Hey Jesus, the Eschaton Keeps Touching Me



We are nearing Advent, and a new church year church is beginning.

We have scoured and scraped ourselves through the book of Matthew with all its blessings and gnashing over the past year. Year A can be a tough haul for a lot of us: no one likes to preach on divorce (when half our people are party to or victim of one), or being cast into outer darkness when the clothing choice you made that morning turned out to be way off, or bridesmaids missing the eschaton bus because they were out buying oil for lamps.

Professor Mary Shore from Luther Seminary mentioned to me the other day that she’d like to recover the book of Matthew. I think this is a good idea, and she’s just the one for the project. She gets the arc and lift of the book: how things like kingdom are unrattled and refitted, how we’ve forgotten that ultimately when Jesus talks to his disciples in the great commission in Chapter 28, it wasn’t that the law was too much for Jesus, but that Jesus was too much for the law. She gets that Jesus pushed and pushed the Pharisees and Sadducees until he finally made them so angry they had him arrested, and that the tension it looks like the tension peaks when the law finally took him down in the cross, but he comes back and tells his disciples to go to all nations teaching and baptizing in his name. All nations, he says, which is a lot, and completely undoes what any understanding of nation looked like before. Then, Jesus promises to be with them throughout this crazy project.

Soon, we preachers will be hauling ourselves into the book of Mark which is so chiastic and ironic. Full of silent, naked, running boys and noisy, convulsive demons with their crazy (yet truthful) outbursts, and all the while Jesus playing the quietist who turns to us with a wry smile and puts his index finger up to his mouth and says “Shhh.” Some say Mark is perfect for preaching to our culture because of all this seeming randomness and slipperiness and mystery. Our culture is a lot like that too.

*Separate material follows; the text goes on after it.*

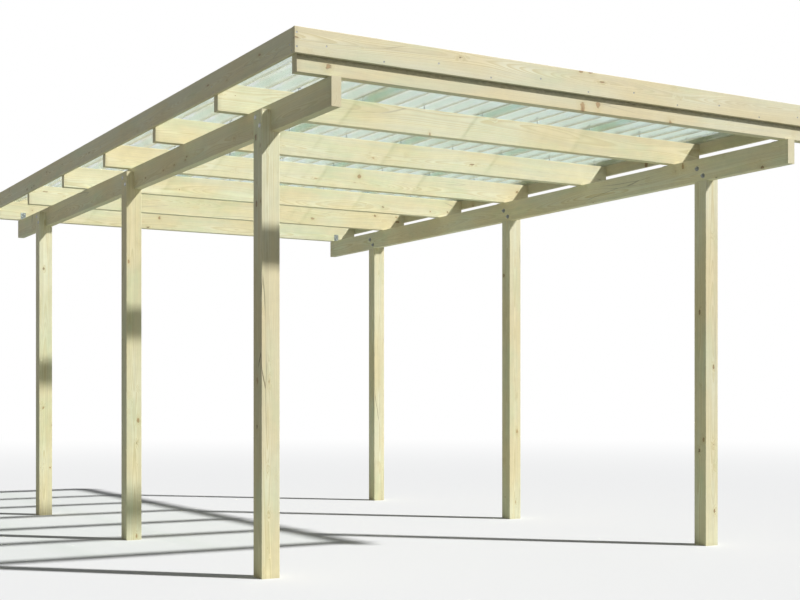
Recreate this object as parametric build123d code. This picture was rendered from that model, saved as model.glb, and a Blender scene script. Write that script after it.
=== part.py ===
from build123d import *
import math
import os

# A single-car carport in planed softwood with clear corrugated roof sheets.
# Millimetres. +Z up, the front faces -Y, +X is to the right seen from the front.
# The origin lies on the ground, under the middle of the roof's outline.

# Posts: square, three on each side, with a halved head that takes the beam
post_size = 100.0
post_rows = 3
post_pitch_along = 2080.0
post_pitch_across = 2950.0
post_head_below_beam_top = 30.0

# Beams: one on each side, let into the inner half of the posts
beam_thickness = 50.0
beam_height = 140.0
beam_underside = 2230.0

# Rafters: laid across both beams
rafter_count = 7
rafter_pitch = 930.0
rafter_thickness = 50.0
rafter_height = 145.0

# Fascia boards: nailed round the rafters, standing above them
fascia_thickness = 20.0
fascia_height = 120.0
fascia_above_rafters = 55.0

# Overhangs: from the outer faces of the posts to the outer faces of the fascia boards
front_overhang = 663.0
side_overhang = 135.0

# Roof sheets: round-waved clear plastic, waves running from front to rear
sheet_thickness = 1.2
wave_pitch = 130.0
wave_height = 30.0
waves_per_sheet = 7
waves_of_lap = 1
sheet_end_clearance = 5.0

# Angle brackets: bent steel, one where each rafter crosses a beam
bracket_leg = 60.0
bracket_width = 40.0
bracket_thickness = 2.5
bracket_bend_radius = 3.0

# Fits and finish
lay_clearance = 0.3
edge_radius = 3.0

# Places worked out from the sizes above
beam_top = beam_underside + beam_height
rafter_top = beam_top + rafter_height
fascia_top = rafter_top + fascia_above_rafters
roof_depth = (rafter_count - 1) * rafter_pitch + rafter_thickness + 2 * fascia_thickness
roof_width = post_pitch_across + post_size + 2 * side_overhang
roof_front = -roof_depth / 2
inside_width = roof_width - 2 * fascia_thickness
inside_depth = roof_depth - 2 * fascia_thickness
first_post = roof_front + front_overhang + post_size / 2
first_rafter = roof_front + fascia_thickness + rafter_thickness / 2
roof_waves = int(inside_width // wave_pitch)
cover_waves = waves_per_sheet - waves_of_lap
sheet_count = math.ceil((roof_waves - waves_of_lap) / cover_waves)

sides = {"left": -1, "right": 1}
row_names = ["front", "middle", "rear"]


def timber(length_x, length_y, length_z, run):
    """A planed timber centred on the origin, with its four long edges eased along the run axis."""
    block = Box(length_x, length_y, length_z)
    return fillet(block.edges().filter_by(run), edge_radius)


def post(side):
    """One post standing on the origin, its head halved on the inner side for the beam."""
    height = beam_top - post_head_below_beam_top
    shaft = Pos(0, 0, height / 2) * timber(post_size, post_size, height, Axis.Z)
    head = beam_top - beam_underside
    inner_half = Pos(-side * (post_size - beam_thickness), 0, beam_underside + head / 2)
    return shaft - inner_half * Box(post_size, 2 * post_size, head)


def beam(side):
    """One beam in place, flush with the inner faces of its posts and with the roof's ends."""
    inner_face = post_pitch_across / 2 - post_size / 2
    centre_x = side * (inner_face + beam_thickness / 2)
    place = Pos(centre_x, 0, beam_underside + beam_height / 2)
    return place * timber(beam_thickness, roof_depth, beam_height, Axis.Y)


def rafter(number):
    """One rafter in place on the beams, counted from the front."""
    place = Pos(0, first_rafter + number * rafter_pitch, beam_top + rafter_height / 2)
    return place * timber(inside_width, rafter_thickness, rafter_height, Axis.X)


def bracket(side, number):
    """The angle bracket in the corner of a beam's top and a rafter's rear face, or the last one's front."""
    facing = -1 if number == rafter_count - 1 else 1
    corner = (Align.MIN, Align.MIN)
    hollow = Rectangle(bracket_leg, bracket_leg, align=corner)
    legs = Rectangle(bracket_leg, bracket_leg, align=corner) - Pos(bracket_thickness, bracket_thickness) * hollow
    bend = legs.vertices().sort_by_distance((bracket_thickness, bracket_thickness))[0]
    legs = fillet(bend, bracket_bend_radius)
    angle = extrude(Plane.YZ * legs, bracket_width / 2, both=True)
    if facing < 0:
        angle = mirror(angle, about=Plane.XZ)
    beam_centre = side * (post_pitch_across - post_size + beam_thickness) / 2
    rafter_face = first_rafter + number * rafter_pitch + facing * rafter_thickness / 2
    return Pos(beam_centre, rafter_face, beam_top) * angle


def end_fascia(end):
    """The front (-1) or rear (1) fascia board, as wide as the roof."""
    centre_y = end * (roof_depth - fascia_thickness) / 2
    place = Pos(0, centre_y, fascia_top - fascia_height / 2)
    return place * timber(roof_width, fascia_thickness, fascia_height, Axis.X)


def side_fascia(side):
    """A side fascia board, fitted between the front and rear ones."""
    centre_x = side * (roof_width - fascia_thickness) / 2
    place = Pos(centre_x, 0, fascia_top - fascia_height / 2)
    return place * timber(fascia_thickness, inside_depth, fascia_height, Axis.Y)


def wave_points(waves, lift, rise_per_wave):
    """Low, middle and high points of the waves, left to right, each wave a little higher."""
    points = []
    for quarter in range(4 * waves + 1):
        x = quarter * wave_pitch / 4
        swing = (-1, 0, 1, 0)[quarter % 4]
        z = wave_height / 2 * (1 + swing) + rise_per_wave * quarter / 4
        points.append((x, z + lift))
    return points


def wave_line(points):
    """Arcs through the wave points: a whole one at each crest and trough, a half one at each end."""
    arcs = [TangentArc(points[0], points[1], tangent=(1, 0))]
    for first in range(1, len(points) - 2, 2):
        arcs.append(ThreePointArc(*points[first:first + 3]))
    arcs.append(TangentArc(points[-1], points[-2], tangent=(-1, 0)))
    return arcs


def roof_sheet(number):
    """One sheet in place, its right-hand wave over the next one's left-hand wave. The last is cut to fit."""
    first_wave = number * cover_waves
    waves = min(waves_per_sheet, roof_waves - first_wave)
    rise_per_wave = (sheet_thickness + lay_clearance) / cover_waves
    low = wave_points(waves, 0, rise_per_wave)
    high = wave_points(waves, sheet_thickness, rise_per_wave)
    edges = wave_line(low) + wave_line(high) + [Line(low[0], high[0]), Line(low[-1], high[-1])]
    section = Plane.XZ * make_face(edges)
    length = inside_depth - 2 * sheet_end_clearance
    left_edge = (first_wave - roof_waves / 2) * wave_pitch
    return Pos(left_edge, length / 2, rafter_top + lay_clearance) * extrude(section, length)


def save(shape, name):
    export_step(shape, f"parts/{name}.step")


os.makedirs("parts", exist_ok=True)

for row in range(post_rows):
    for side_name, side in sides.items():
        place = Pos(side * post_pitch_across / 2, first_post + row * post_pitch_along, 0)
        save(place * post(side), f"post_{row_names[row]}_{side_name}")

for side_name, side in sides.items():
    save(beam(side), f"beam_{side_name}")
    save(side_fascia(side), f"fascia_{side_name}")

for number in range(rafter_count):
    save(rafter(number), f"rafter_{number + 1}")
    for side_name, side in sides.items():
        save(bracket(side, number), f"bracket_{number + 1}_{side_name}")

save(end_fascia(-1), "fascia_front")
save(end_fascia(1), "fascia_rear")

for number in range(sheet_count):
    save(roof_sheet(number), f"roof_sheet_{number + 1}")
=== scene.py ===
import math
import bmesh
import bpy
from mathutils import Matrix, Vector


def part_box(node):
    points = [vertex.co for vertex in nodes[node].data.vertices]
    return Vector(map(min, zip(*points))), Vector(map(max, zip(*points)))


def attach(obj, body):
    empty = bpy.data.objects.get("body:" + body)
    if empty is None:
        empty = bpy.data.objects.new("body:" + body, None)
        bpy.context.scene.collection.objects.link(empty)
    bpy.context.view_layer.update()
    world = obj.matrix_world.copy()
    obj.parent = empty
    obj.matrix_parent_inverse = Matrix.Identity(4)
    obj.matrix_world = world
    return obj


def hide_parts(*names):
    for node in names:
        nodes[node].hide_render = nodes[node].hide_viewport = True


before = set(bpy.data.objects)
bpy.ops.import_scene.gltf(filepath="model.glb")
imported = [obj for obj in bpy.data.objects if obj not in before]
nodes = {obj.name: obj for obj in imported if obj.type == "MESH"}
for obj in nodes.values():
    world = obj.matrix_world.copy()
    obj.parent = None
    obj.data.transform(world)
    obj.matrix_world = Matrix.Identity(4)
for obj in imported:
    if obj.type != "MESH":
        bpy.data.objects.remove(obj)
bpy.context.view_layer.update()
collection = bpy.context.scene.collection


# Posts
# Six square posts of planed, pressure-treated softwood, standing on the ground. Their heads are halved
# on the inner side. The timber shows growth rings, knots, drying checks and a green tinge of the salts.

FLOAT, WHOLE = "NodeSocketFloat", "NodeSocketInt"
VECTOR, COLOUR = "NodeSocketVector", "NodeSocketColor"


def srgb(red, green, blue):
    """A colour of 0 to 255 as Blender's linear one."""
    parts = [c / 255 for c in (red, green, blue)]
    return tuple(c / 12.92 if c < 0.0405 else ((c + 0.055) / 1.055) ** 2.4 for c in parts) + (1.0,)


def put(tree, kind, settings=None, inputs=None):
    """A new node. Settings are its own properties, inputs are plain values or other nodes' sockets."""
    new = tree.nodes.new(kind)
    for name, value in (settings or {}).items():
        setattr(new, name, value)
    for name, value in (inputs or {}).items():
        if isinstance(value, bpy.types.NodeSocket):
            tree.links.new(value, new.inputs[name])
        else:
            new.inputs[name].default_value = value
    return new


def maths(tree, operation, *terms, clamp=False):
    """The result of a Math node."""
    settings = {"operation": operation, "use_clamp": clamp}
    return put(tree, "ShaderNodeMath", settings, dict(enumerate(terms))).outputs[0]


def less(tree, number, other):
    """One number less another."""
    return maths(tree, "SUBTRACT", number, other)


def divided(tree, number, other):
    """One number divided by another."""
    return maths(tree, "DIVIDE", number, other)


def product(tree, first, *others):
    """Several numbers multiplied."""
    for other in others:
        first = maths(tree, "MULTIPLY", first, other)
    return first


def total(tree, first, *others):
    """Several numbers added."""
    for other in others:
        first = maths(tree, "ADD", first, other)
    return first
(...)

That might be right, but it might not be entirely accurate. As we tuck away Year A, if Matthew taught us anything at all, it taught us that the preached word does not tie itself down to any particular time or culture but moves and shifts and unlatches and calls out and draws in. Be it Matthew, or Mark, or Habakkuk, this word we are given as preachers does not stay still, and in fact, it tends to be quicker than any of us, pulling all of us forward, into things only hoped for. The preached word takes hold of your lapels, your eyes bugging a bit by the power of it all, and you find yourself pulled into promise, a bit stunned.

Then this promise drags you out, into all nations, for this world. This promise is where Jesus finds home. And it is yours now too; it is all of ours. We, who preach, get to tell everyone, and we discover that in preaching from this wild word, we preach into this wild promise. And goodness gracious, thy kingdom comes.